**Exercise requirements:**
Work out how many lines include "FreeCAD" and answer with that number only.

**Dataset extract:**
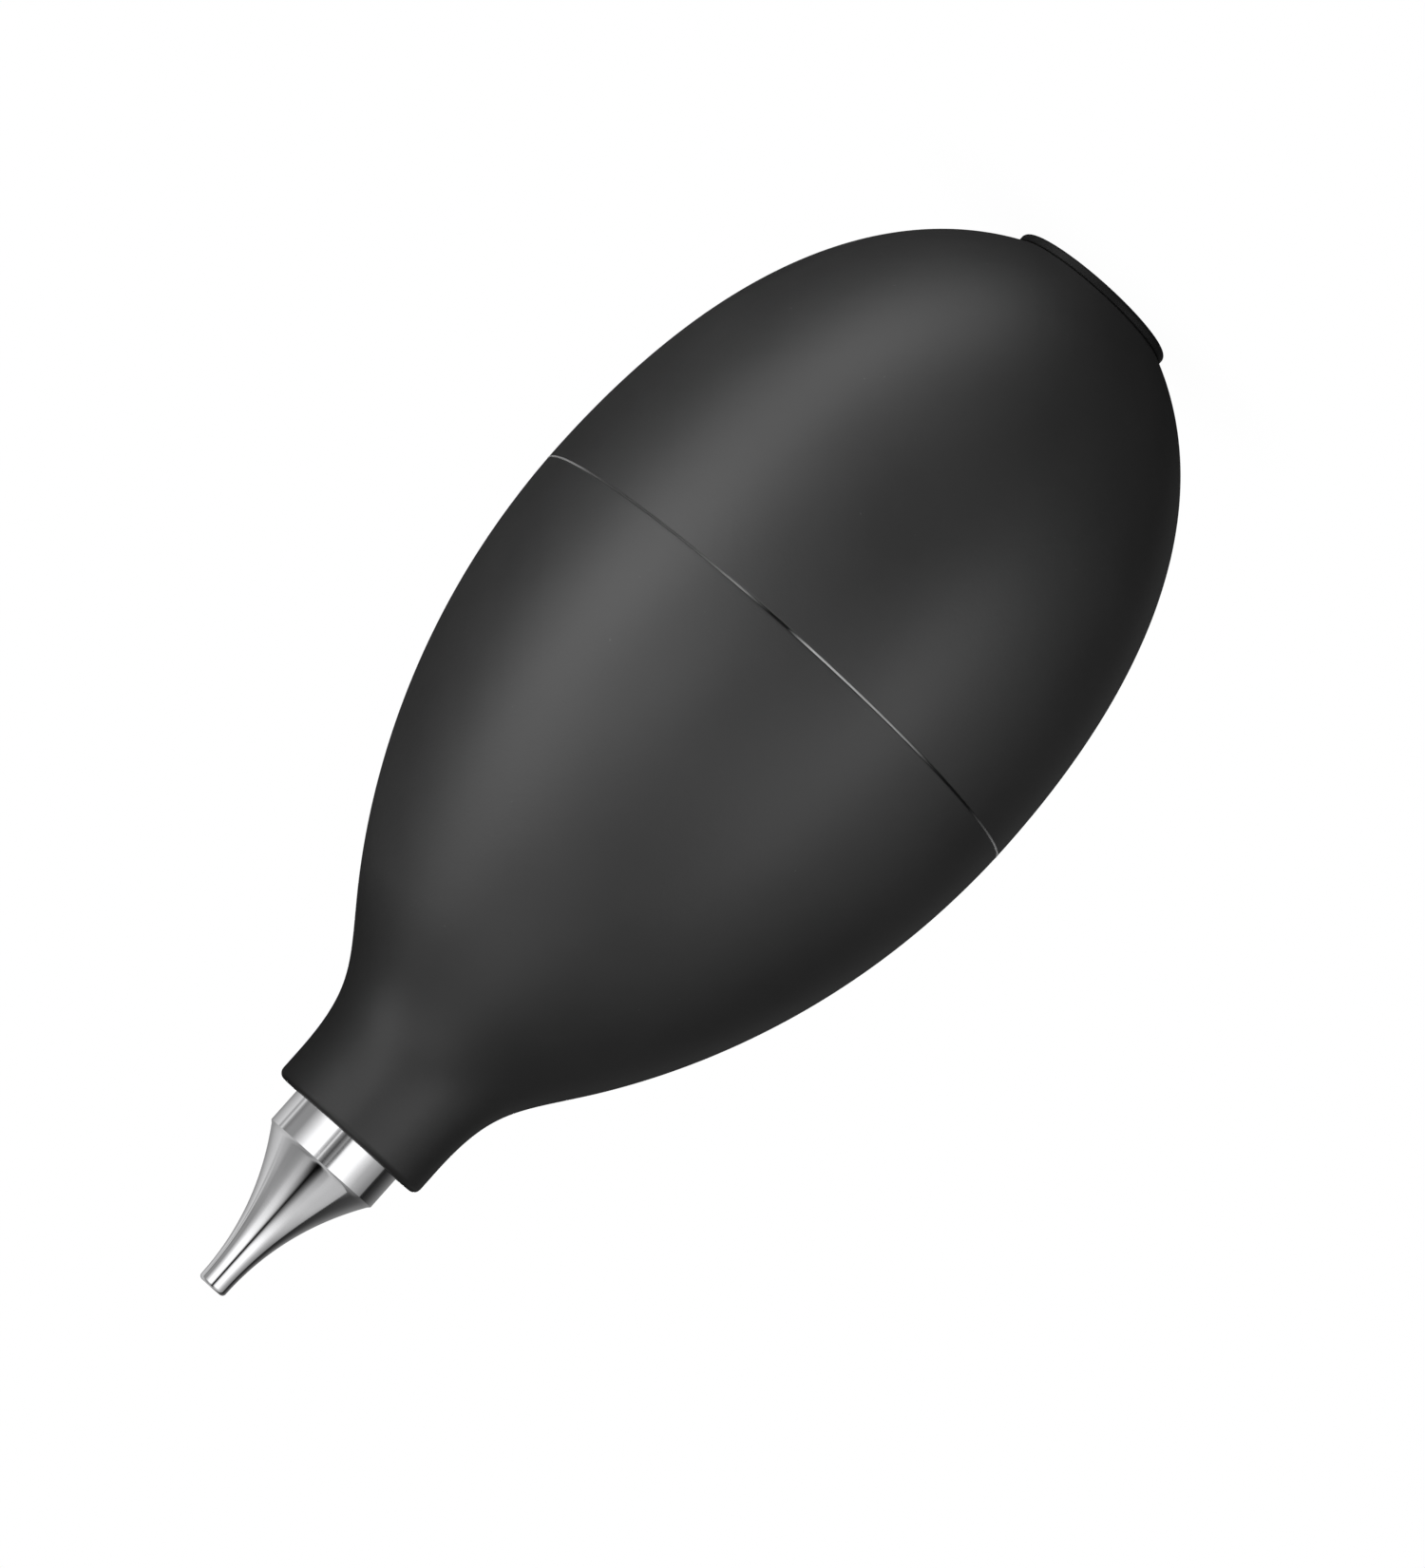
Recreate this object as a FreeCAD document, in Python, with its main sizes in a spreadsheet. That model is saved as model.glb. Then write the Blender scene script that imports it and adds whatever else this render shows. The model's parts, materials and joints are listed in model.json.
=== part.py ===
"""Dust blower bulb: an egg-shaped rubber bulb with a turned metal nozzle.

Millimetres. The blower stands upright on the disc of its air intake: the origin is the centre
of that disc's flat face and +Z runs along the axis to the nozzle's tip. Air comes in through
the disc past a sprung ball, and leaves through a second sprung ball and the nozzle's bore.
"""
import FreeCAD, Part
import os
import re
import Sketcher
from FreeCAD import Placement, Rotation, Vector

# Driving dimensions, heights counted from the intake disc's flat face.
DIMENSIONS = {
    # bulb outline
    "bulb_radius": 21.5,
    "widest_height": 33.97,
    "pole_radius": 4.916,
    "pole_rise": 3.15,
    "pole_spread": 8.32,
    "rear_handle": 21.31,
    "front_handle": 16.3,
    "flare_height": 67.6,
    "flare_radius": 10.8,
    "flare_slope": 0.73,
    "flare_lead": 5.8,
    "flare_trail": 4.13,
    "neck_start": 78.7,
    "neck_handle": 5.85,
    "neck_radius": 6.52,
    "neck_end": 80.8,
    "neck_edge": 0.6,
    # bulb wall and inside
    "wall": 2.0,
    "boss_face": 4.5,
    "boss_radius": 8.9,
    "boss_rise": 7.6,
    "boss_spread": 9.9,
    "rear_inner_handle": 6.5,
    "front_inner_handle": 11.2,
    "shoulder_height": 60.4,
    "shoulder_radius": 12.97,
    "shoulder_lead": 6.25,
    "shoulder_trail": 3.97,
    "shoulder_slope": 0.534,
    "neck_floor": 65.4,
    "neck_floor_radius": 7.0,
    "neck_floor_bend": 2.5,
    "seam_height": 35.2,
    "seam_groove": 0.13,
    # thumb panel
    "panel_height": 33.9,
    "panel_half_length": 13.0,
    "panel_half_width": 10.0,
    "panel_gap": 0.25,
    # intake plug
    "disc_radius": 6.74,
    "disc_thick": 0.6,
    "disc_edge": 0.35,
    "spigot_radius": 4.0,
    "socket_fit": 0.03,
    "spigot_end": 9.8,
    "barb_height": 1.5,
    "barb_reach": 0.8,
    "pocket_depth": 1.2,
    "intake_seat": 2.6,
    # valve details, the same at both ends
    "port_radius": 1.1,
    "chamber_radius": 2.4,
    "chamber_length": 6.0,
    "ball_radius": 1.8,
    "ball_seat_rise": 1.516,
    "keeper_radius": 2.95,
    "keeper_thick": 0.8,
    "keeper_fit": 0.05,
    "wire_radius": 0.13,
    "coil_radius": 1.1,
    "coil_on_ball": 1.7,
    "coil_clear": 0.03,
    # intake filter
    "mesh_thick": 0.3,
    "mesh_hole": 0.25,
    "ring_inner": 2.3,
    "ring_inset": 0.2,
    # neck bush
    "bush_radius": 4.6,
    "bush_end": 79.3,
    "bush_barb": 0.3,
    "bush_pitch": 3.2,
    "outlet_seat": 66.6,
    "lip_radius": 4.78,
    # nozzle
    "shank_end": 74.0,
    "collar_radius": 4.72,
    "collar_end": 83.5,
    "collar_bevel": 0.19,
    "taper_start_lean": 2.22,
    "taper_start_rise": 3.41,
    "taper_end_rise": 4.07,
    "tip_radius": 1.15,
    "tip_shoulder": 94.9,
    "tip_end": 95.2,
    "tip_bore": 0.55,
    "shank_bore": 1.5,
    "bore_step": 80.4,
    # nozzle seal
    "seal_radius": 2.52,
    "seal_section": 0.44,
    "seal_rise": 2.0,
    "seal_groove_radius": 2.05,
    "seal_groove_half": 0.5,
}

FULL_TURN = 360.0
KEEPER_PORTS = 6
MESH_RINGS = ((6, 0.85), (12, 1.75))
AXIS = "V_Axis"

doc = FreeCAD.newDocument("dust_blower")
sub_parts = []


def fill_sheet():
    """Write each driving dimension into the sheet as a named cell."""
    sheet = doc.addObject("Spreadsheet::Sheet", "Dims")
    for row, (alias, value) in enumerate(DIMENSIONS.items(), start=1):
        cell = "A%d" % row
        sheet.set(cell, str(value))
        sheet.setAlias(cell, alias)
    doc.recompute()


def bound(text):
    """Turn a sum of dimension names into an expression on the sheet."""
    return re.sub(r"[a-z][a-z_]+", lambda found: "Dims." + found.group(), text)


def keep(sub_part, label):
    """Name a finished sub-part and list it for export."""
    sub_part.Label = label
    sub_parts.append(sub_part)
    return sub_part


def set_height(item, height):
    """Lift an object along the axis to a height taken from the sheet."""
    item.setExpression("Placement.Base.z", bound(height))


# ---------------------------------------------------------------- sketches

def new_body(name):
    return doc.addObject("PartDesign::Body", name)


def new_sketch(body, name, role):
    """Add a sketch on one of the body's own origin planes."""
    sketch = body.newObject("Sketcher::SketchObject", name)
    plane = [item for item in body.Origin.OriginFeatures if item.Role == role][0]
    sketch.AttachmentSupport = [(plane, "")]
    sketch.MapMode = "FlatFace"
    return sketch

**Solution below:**
4